__Goal__:
Reproduce, exactly and in full, only the lines below from the one containing "doc.recompute()" through the one containing "cad_parts[node].hide_render = cad_parts[node].hide_viewport".

__Dataset content__:
— Begin —
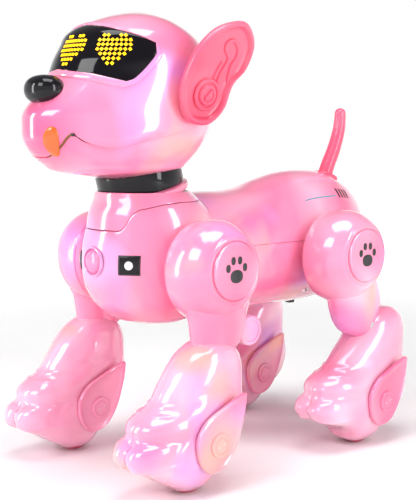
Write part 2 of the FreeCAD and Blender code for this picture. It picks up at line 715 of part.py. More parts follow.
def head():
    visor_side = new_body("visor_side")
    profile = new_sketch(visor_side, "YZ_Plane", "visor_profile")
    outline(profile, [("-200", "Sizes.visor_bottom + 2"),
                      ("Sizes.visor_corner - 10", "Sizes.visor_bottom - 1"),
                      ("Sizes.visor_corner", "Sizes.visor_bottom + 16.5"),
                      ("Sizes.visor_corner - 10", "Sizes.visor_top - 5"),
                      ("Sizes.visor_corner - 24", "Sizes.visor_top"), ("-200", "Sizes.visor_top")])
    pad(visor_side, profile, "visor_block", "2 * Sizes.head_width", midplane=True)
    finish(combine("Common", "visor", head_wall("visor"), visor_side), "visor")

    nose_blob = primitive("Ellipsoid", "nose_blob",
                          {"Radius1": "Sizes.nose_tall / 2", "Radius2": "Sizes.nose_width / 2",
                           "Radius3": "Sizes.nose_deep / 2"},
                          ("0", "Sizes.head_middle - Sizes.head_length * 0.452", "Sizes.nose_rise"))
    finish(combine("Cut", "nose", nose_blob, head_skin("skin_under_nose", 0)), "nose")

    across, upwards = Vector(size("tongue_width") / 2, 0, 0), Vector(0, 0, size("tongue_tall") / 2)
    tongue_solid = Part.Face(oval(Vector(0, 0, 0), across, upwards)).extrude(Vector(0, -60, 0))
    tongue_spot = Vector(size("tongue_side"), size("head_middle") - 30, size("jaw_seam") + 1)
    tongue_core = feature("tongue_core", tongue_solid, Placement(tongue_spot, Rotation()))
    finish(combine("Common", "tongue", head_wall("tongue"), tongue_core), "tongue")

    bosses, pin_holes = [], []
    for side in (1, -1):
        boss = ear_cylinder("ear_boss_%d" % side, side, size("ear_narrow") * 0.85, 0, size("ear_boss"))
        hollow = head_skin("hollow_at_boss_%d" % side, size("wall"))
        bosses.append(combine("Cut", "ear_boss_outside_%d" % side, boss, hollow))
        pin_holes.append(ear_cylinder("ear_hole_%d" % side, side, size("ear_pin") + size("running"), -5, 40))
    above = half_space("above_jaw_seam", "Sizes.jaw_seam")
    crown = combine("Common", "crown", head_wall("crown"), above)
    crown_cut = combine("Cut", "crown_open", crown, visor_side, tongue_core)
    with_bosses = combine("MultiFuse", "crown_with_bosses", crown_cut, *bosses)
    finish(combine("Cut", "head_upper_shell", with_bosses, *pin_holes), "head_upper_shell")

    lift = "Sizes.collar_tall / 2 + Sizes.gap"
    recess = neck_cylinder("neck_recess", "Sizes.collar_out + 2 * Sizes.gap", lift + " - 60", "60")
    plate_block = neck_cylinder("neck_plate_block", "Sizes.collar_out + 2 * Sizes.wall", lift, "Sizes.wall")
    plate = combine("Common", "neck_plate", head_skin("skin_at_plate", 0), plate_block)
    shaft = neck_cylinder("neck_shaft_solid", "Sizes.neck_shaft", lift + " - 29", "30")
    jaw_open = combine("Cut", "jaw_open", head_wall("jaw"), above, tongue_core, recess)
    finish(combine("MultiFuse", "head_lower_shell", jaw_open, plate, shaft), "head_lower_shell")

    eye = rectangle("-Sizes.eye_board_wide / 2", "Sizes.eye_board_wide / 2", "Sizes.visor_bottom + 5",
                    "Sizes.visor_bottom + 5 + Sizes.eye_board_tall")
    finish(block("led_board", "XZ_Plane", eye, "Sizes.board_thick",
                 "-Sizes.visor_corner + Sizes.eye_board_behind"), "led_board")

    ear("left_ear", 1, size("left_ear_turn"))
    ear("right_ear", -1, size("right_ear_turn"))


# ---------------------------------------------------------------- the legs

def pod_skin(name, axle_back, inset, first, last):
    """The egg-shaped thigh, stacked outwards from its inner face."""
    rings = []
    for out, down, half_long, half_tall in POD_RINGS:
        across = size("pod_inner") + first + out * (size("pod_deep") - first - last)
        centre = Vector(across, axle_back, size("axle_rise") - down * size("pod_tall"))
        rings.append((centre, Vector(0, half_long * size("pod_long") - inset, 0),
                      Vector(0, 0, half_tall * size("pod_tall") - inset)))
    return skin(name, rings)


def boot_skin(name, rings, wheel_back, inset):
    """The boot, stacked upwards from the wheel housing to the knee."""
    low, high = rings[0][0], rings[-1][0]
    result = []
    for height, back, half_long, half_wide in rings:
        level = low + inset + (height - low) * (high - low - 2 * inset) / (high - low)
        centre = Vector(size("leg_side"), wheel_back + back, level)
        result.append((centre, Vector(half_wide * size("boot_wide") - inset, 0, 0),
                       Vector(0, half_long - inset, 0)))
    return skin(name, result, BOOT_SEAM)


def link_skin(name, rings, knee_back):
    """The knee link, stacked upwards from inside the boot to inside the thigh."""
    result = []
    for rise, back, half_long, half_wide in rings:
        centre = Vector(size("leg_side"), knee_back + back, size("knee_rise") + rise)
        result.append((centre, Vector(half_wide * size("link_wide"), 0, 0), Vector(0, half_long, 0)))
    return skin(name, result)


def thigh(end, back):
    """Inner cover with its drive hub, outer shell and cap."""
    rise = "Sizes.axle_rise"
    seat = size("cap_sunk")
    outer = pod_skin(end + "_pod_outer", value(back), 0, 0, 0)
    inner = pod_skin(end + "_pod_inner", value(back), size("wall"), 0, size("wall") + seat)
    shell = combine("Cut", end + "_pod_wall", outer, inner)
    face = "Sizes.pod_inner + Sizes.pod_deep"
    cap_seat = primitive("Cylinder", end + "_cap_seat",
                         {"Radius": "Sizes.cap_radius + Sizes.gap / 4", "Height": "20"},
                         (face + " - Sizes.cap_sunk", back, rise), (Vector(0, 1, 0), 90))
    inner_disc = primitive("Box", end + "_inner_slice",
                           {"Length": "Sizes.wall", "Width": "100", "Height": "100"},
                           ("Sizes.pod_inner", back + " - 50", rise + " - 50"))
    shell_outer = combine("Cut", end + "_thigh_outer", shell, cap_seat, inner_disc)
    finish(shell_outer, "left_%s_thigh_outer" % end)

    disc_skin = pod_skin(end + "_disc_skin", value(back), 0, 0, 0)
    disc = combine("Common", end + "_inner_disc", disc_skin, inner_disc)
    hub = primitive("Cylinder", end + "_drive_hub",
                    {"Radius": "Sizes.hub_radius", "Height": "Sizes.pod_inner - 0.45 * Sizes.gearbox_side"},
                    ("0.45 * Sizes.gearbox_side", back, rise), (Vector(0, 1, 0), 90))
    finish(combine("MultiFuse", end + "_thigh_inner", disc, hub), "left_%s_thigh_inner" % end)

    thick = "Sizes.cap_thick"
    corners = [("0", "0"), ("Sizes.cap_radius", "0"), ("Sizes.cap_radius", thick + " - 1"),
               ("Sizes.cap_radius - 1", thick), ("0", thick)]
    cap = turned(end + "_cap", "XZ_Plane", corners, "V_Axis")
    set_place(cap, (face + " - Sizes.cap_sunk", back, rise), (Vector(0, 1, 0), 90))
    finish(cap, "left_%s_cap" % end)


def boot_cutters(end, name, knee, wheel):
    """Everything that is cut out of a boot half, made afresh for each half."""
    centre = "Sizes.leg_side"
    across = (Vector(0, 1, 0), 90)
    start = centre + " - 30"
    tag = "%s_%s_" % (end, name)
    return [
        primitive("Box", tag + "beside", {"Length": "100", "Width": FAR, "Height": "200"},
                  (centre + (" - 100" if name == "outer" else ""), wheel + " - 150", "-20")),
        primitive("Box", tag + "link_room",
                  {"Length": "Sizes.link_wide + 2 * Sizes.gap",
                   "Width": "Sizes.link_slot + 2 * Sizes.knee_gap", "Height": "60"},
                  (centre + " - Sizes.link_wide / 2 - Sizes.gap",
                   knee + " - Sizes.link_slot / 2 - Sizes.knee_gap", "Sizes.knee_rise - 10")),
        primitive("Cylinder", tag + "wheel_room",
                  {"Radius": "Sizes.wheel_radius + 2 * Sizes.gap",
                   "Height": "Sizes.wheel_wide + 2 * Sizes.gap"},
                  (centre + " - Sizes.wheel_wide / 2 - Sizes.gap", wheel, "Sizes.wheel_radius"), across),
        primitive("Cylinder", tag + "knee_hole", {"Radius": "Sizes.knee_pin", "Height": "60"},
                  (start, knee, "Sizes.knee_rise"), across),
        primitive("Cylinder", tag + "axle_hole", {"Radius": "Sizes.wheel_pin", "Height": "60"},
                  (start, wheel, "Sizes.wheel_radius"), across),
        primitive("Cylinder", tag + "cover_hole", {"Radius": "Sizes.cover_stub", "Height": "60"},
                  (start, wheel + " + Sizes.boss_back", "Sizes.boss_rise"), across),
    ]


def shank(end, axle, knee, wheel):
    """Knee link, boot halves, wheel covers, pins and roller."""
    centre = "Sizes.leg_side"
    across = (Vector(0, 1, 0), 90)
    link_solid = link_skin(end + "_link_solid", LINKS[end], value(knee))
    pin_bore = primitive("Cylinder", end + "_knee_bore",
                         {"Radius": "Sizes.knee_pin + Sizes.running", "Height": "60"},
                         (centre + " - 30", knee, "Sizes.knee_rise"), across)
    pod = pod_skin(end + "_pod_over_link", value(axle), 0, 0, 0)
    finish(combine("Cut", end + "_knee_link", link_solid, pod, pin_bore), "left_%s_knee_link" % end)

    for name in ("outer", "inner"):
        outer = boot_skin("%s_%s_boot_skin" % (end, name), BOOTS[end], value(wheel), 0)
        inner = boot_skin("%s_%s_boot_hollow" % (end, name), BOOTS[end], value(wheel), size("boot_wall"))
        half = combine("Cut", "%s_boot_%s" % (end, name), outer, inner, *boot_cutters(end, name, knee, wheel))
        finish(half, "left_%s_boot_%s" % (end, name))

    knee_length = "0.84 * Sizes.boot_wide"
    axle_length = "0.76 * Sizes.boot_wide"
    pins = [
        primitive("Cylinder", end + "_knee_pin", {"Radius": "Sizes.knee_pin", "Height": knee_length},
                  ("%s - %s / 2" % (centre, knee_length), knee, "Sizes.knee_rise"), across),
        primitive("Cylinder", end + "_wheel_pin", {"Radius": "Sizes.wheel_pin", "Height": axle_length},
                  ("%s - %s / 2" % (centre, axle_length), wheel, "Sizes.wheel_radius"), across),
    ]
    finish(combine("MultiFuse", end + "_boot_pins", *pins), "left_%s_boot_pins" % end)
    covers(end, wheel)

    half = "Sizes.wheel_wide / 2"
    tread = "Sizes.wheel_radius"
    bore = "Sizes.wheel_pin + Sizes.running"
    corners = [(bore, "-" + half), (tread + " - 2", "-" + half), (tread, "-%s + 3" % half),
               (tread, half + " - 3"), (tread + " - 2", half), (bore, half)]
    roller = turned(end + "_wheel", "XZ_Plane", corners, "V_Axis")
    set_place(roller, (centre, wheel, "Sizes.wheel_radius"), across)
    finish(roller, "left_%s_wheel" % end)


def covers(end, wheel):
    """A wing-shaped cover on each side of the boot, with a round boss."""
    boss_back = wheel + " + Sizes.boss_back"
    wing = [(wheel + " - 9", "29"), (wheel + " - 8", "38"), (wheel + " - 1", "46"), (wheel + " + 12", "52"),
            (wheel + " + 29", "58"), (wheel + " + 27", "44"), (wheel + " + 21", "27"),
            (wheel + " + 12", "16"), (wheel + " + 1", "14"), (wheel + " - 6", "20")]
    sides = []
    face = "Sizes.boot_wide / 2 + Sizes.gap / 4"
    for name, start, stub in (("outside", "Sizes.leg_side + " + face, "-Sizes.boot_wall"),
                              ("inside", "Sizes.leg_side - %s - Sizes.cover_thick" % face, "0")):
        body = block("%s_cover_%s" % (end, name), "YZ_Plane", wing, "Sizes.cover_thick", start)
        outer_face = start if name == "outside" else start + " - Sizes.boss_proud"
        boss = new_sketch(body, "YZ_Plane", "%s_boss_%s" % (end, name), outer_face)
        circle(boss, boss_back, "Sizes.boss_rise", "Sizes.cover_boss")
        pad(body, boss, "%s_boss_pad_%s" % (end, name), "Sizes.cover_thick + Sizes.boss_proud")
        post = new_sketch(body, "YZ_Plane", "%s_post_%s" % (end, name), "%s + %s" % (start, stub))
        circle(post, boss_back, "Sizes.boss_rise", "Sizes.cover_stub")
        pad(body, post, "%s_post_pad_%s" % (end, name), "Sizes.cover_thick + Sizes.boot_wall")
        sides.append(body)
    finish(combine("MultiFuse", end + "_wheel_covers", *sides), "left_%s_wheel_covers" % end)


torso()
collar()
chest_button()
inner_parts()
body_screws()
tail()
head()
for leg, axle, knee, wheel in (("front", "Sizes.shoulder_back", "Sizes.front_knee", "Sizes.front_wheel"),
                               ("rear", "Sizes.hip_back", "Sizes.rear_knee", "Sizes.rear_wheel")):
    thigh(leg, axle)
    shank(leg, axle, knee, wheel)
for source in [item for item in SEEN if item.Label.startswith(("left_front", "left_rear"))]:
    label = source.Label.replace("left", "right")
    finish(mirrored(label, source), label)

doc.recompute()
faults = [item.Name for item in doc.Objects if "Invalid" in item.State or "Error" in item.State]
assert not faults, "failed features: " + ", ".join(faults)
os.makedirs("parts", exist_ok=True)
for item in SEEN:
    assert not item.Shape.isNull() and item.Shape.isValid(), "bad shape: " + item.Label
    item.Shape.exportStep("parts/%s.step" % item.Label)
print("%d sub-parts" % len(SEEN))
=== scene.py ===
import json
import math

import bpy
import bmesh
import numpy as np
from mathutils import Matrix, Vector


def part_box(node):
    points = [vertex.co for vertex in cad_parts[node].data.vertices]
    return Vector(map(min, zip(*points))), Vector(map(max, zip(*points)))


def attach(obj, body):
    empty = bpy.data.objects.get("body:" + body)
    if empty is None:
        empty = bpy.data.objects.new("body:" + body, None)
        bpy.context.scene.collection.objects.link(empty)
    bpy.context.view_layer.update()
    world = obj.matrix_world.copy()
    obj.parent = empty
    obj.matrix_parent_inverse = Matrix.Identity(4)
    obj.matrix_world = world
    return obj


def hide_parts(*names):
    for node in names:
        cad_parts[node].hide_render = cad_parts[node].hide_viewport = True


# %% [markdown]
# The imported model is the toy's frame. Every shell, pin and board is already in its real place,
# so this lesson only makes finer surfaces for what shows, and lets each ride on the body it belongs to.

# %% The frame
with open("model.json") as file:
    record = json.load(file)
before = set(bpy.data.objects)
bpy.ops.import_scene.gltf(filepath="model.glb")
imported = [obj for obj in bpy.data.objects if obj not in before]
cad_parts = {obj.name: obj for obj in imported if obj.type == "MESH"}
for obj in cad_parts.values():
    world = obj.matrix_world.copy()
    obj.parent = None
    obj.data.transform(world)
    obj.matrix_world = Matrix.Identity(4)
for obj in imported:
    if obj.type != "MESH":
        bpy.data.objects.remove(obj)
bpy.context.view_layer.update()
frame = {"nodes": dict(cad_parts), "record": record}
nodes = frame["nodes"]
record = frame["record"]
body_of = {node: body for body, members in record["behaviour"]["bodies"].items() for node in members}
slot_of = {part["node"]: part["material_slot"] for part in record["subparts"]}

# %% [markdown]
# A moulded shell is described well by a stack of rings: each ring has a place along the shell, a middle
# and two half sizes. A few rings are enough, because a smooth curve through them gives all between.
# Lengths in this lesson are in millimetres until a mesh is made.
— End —
__Response to the exercise__:
doc.recompute()
faults = [item.Name for item in doc.Objects if "Invalid" in item.State or "Error" in item.State]
assert not faults, "failed features: " + ", ".join(faults)
os.makedirs("parts", exist_ok=True)
for item in SEEN:
    assert not item.Shape.isNull() and item.Shape.isValid(), "bad shape: " + item.Label
    item.Shape.exportStep("parts/%s.step" % item.Label)
print("%d sub-parts" % len(SEEN))
=== scene.py ===
import json
import math

import bpy
import bmesh
import numpy as np
from mathutils import Matrix, Vector


def part_box(node):
    points = [vertex.co for vertex in cad_parts[node].data.vertices]
    return Vector(map(min, zip(*points))), Vector(map(max, zip(*points)))


def attach(obj, body):
    empty = bpy.data.objects.get("body:" + body)
    if empty is None:
        empty = bpy.data.objects.new("body:" + body, None)
        bpy.context.scene.collection.objects.link(empty)
    bpy.context.view_layer.update()
    world = obj.matrix_world.copy()
    obj.parent = empty
    obj.matrix_parent_inverse = Matrix.Identity(4)
    obj.matrix_world = world
    return obj


def hide_parts(*names):
    for node in names:
        cad_parts[node].hide_render = cad_parts[node].hide_viewport = True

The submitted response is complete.